The heavy downpour on that night left a trail of destruction in the area, displacing hundreds of families within Attan, Tractor, Aukot, Lowangila and Ngaremara centres, among other areas while also causing the deaths of two people who were swept away while crossing the swollen stream.

Paulina spent the night in the cold with her children, and the following morning, alongside hundreds of displaced persons, they were taken to Ngaremara Boys Secondary, where they camped for a whole month and were provided with food by the county government.

"All our household items—10 chickens and three goats—that offered us milk were swept away by the floods. I could not believe it when we passed by the area where the house was, the following day," she recounts.

And when the water levels subsided and the Internally Displaced families started leaving for their homes, Paulina had nowhere to go but a neighbour temporarily hosted her for two months.

"I relied on casual jobs such as washing people's clothes as well as charcoal burning to fend for my family," she notes.

The predicament made her develop a fear for raging waters until Compassion International Kenya, through the Methodist Church of Kenya, built her and several others houses, offering them a new lease of life.

"Magdalene Nang'eje offered me land (within the Zebra area) where the timber house has been built after she learnt of my plight.

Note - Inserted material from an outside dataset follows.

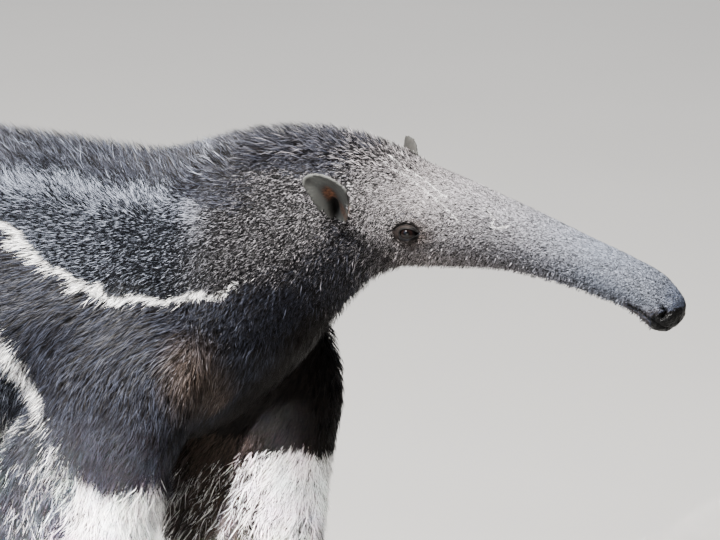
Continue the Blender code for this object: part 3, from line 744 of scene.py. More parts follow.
    warm = np.maximum(warm, 0.85 * shoulder)
    dark = dark * (1 - 0.45 * shoulder)
    warm = np.maximum(warm, 0.30 * under_face * smooth_step(0.64, 0.70, x))
    # Brown in the painted shadow on the far foreleg's inner side.
    warm = np.maximum(warm, 0.4 * inner)
    warm = np.maximum(warm, 0.55 * halo)
    for one in (-1, 1):
        tall, fore, out = in_ear(points, one)
        rust = ((tall - 19.5) / 9) ** 2 + ((fore - 1.5) / 6.5) ** 2 + (out / 25) ** 2
        flesh = ((tall + 3) / 12) ** 2 + ((fore - 7) / 4) ** 2 + (out / 25) ** 2
        warm = np.maximum(warm, np.maximum(np.exp(-(rust**2)), 0.6 * np.exp(-(flesh**2))))
    return np.clip(np.column_stack((white, dark, warm, pale)), 0, 1)


def eye_cover(points):
    """The share of each point that is bare eyelid, and the places on its eye's plane."""
    side = np.where(into_head(points)[:, 1] > 0, 1, -1)
    cover = np.zeros(len(points))
    spots = np.full((len(points), 2), 9.0)
    for one in (-1, 1):
        p, q, height = eye_plane(points, one)
        here = (side == one) & (np.hypot(p, q) < 0.03) & (height > -0.012)
        lift = np.where(q > 0, 0.0096, 0.0076)
        away = np.hypot((p + 0.0022) / 0.0136, q / lift)
        cover = np.where(here, 1 - smooth_step(0.94, 1.10, away), cover)
        spots[here] = np.column_stack((p, q))[here]
    return cover, spots


def eye_fold_shade(spots):
    """How dark the painted shade in the folds round an eye is, from places on the eye's plane; the streak ahead of the
    front corner is a tear stain of the hide's own.
    """
    p, q = spots.T
    crease = np.exp(-((flat_gap(p, q, LID_CREASE) / 0.80) ** 2))
    brow = np.exp(-((flat_gap(p, q, LID_LINES[1][0]) / 1.1) ** 2)) * 0.7
    bag = np.exp(-((flat_gap(p, q, [(10.5, -4.0), (6.0, -9.0), (1.5, -12.0), (3.0, -15.0)]) / 2.3) ** 2)) * 0.9
    pad = np.exp(-((flat_gap(p, q, [(-9.5, -5.5), (-4.0, -9.5), (0.5, -10.5)]) / 0.9) ** 2)) * 0.55
    low = np.exp(-((flat_gap(p, q, LID_LINES[4][0]) / 0.8) ** 2)) * 0.7
    tear = np.exp(-((flat_gap(p, q, [(10.0, -1.0), (16.0, -2.5), (27.0, -4.5)]) / 1.3) ** 2)) * 0.5
    return np.maximum.reduce([crease, brow, bag, pad, low, tear])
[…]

My children now sleep comfortably and are safe from floods," elated Paulina says as she sweeps her compound.

Paulina Maiya outside her house at Zebra in Ngaremara ward that Compassion International Kenya built following her El-Nino rains plight. (Photo: Waweru Wairimu)

In the wake of the ongoing rains, Paulina appeals to residents in flood-prone areas in the county to relocate to higher grounds to prevent loss of lives and destruction of properties.

Fred Maingi, an official at the MCK children's department, said the support offered by a group of churches based in the Netherlands sought to help the families have decent lives.

"The houses that are partitioned also offer parents privacy as the children have a separate room to sleep and study in," Maingi said, adding that in most cases and due to poverty, parents sleep in the same room with the children.

Floods aftermath 

Several kilometres away at Kisima in the neighbouring Wabera ward and within the Isiolo-Meru border, we meet Rose Ngimat, who slept on a cold floor for one month with her three children after an iron-sheet house they were sleeping in became waterlogged during last year's rains.

"I used to spend the entire night awake while draining off the waters with the children sleeping on a waterlogged mattress (because we had no bed) which made them often fall sick," she recalls.

Like Paulina, her plight was occasioned by the death of her husband, which forced her to leave the home following alleged hostility by some relatives.

"I and the children would have been in a very bad situation had the house not been built for us. I now have some peace because that is one challenge sorted," she says, terming the help timely considering that she had pressing needs to sort, including paying fees for her children and assisting her younger siblings.

"My first-born daughter, who is in Form One (at Kisima Secondary), was assisted by her former primary school to join the secondary school after she was unable to access a scholarship despite scoring 324 marks in KCPE".

After unsuccessful previous attempts in the fruit and egg hawking business, Ngimat opted for manual work at local construction sites.

From Sh6,000 savings with the Village Loaning and Saving Association (VSLA) group, she managed to purchase a few building tools that she sells at construction sites.

"I go (to the sites) while pushing a wheelbarrow with the building tools. I ask those in charge to offer me a job or purchase the tools from me. That way, I can fend my family amid challenges," she says.

She hopes to set up a grocery shop in the village to enable her to take care of the family and support her children's education. "Though I did not complete my education, I am passionate about supporting my children to attain the highest level and bring me out of poverty".

Project Manager Catherine Karimi revealed that the house cost Sh150,000 and the money was part of Sh530,000 in support for the construction of three houses in Kisima and KK and provision of bedding to other affected families.

"The selection process was thorough, and the most vulnerable cases were considered," Karimi said, adding that the number of beneficiaries was limited to the available resources.